Sounds reasonable? It is emotionally satisfying, not necessarily realistic. And it’s driven by cognitive bias, wishful thinking, and fear of the unknown.

Let’s unpack this. What’s Really Going On?

We often confuse perceived social needs with personal vocation. We see demand and project it as certainty. This is called projection – a classic defense mechanism where we attribute to the world what we unconsciously struggle to face in ourselves (Freud, 1911/1957).

A teenager says, “The world needs more psychologists.”

What they might unconsciously feel is: “I need to feel useful, understood, and validated.”

Fair enough. But choosing a career because others need it is not the same as being built for it. That mismatch leads to burnout, dropout, or worse – 20 years of silent unhappiness in a career that was never theirs to begin with.

A Better Mirror: What Do You Want to Struggle With?

Donald Winnicott (1960) beautifully argued that a fulfilled life starts when we stop performing for others and start doing things that feel real – true self over false self.

Choosing a career should start with this question:

“What kind of pain am I willing to face again and again – and still care?”

Because every job, no matter how noble or well-paid, involves struggle. The trick is to choose the kind of struggle that feels meaningful to you.

Bias Bombs to Watch Out For:

Here are some psychological traps most teens (and parents) fall into when choosing careers:

Availability Bias – “Everyone I know is doing IT. It must be the future.”

Overgeneralization – “People eat = Nutritionist = Guaranteed job.”

Wishful Thinking – “I’ll become a famous lawyer and never worry about money.”

Parental Projection – “My kid will have a stable life if they do medicine.” (But whose dream is that?)

Defensive Rationalization – “I’ll do law for now. I can always switch later.” (Spoiler: Most don’t.)

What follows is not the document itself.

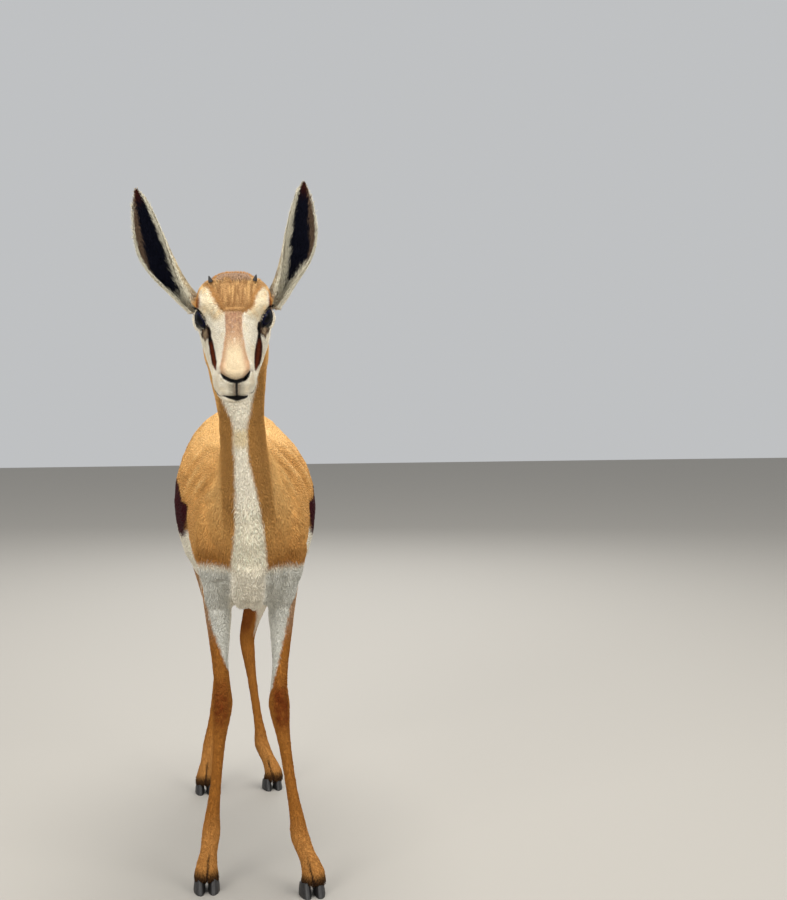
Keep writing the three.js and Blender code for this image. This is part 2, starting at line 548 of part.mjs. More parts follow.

A Few Real Questions That Actually Help

Let’s reframe. Instead of “What should I study?” ask:

  • What kinds of problems do I find interesting even when they’re hard?
  • Do I like working with people, ideas, things, or systems?
  • What skills do I already use effortlessly?
  • What do others actually come to me for?
  • Am I choosing this for me, or to manage someone else’s anxiety?

Final Word for Parents: Let Them Wander

Career paths today are non-linear. Your child may study law, pivot into HR, become a coach, then launch a business. That’s not failure. That’s modern life.

Instead of pushing “safe” choices, help your kids explore what they enjoy, tolerate what they don’t, and build emotional resilience along the way (Fonagy & Target, 2003).

References

  • Fonagy, P., & Target, M. (2003). Psychoanalytic Theories: Perspectives from Developmental Psychopathology. Whurr Publishers.
  • Freud, S. (1957). Formulations on the Two Principles of Mental Functioning. In The Standard Edition of the Complete Psychological Works of Sigmund Freud (Vol. 12). Hogarth Press. (Original work published 1911)
  • Winnicott, D. W. (1960). Ego distortion in terms of true and false self. In The Maturational Processes and the Facilitating Environment. International Universities Press.